— start Supplied information —

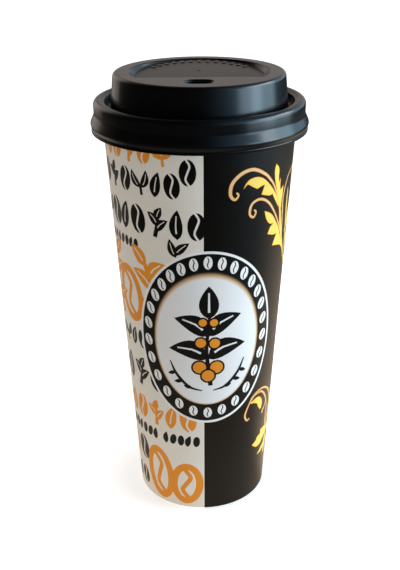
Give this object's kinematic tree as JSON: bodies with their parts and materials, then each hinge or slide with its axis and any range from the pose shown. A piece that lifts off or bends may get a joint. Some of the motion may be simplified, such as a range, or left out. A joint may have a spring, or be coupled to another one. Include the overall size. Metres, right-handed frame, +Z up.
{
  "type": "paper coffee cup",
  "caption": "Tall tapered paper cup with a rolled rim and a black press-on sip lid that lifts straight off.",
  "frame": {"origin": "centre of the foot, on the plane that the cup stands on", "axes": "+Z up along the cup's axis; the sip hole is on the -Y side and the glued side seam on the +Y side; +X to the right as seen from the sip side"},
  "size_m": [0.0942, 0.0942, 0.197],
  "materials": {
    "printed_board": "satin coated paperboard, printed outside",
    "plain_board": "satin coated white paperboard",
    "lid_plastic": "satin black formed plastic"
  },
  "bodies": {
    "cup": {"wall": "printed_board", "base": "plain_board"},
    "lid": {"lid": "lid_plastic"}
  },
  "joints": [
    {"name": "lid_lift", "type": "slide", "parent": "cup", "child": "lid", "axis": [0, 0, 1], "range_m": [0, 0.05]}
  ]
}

— end Supplied information —

Copy out the full material exactly as it appears.

The output:
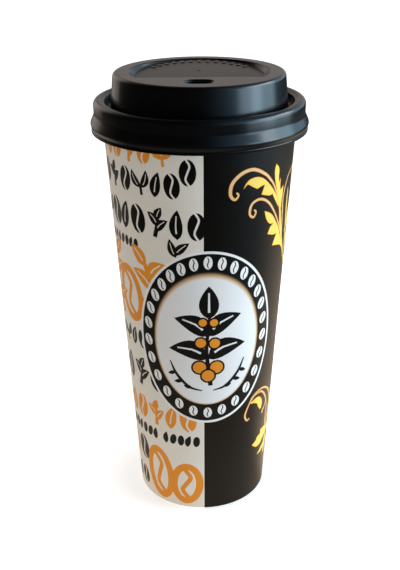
Give this object's kinematic tree as JSON: bodies with their parts and materials, then each hinge or slide with its axis and any range from the pose shown. A piece that lifts off or bends may get a joint. Some of the motion may be simplified, such as a range, or left out. A joint may have a spring, or be coupled to another one. Include the overall size. Metres, right-handed frame, +Z up.
{
  "type": "paper coffee cup",
  "caption": "Tall tapered paper cup with a rolled rim and a black press-on sip lid that lifts straight off.",
  "frame": {"origin": "centre of the foot, on the plane that the cup stands on", "axes": "+Z up along the cup's axis; the sip hole is on the -Y side and the glued side seam on the +Y side; +X to the right as seen from the sip side"},
  "size_m": [0.0942, 0.0942, 0.197],
  "materials": {
    "printed_board": "satin coated paperboard, printed outside",
    "plain_board": "satin coated white paperboard",
    "lid_plastic": "satin black formed plastic"
  },
  "bodies": {
    "cup": {"wall": "printed_board", "base": "plain_board"},
    "lid": {"lid": "lid_plastic"}
  },
  "joints": [
    {"name": "lid_lift", "type": "slide", "parent": "cup", "child": "lid", "axis": [0, 0, 1], "range_m": [0, 0.05]}
  ]
}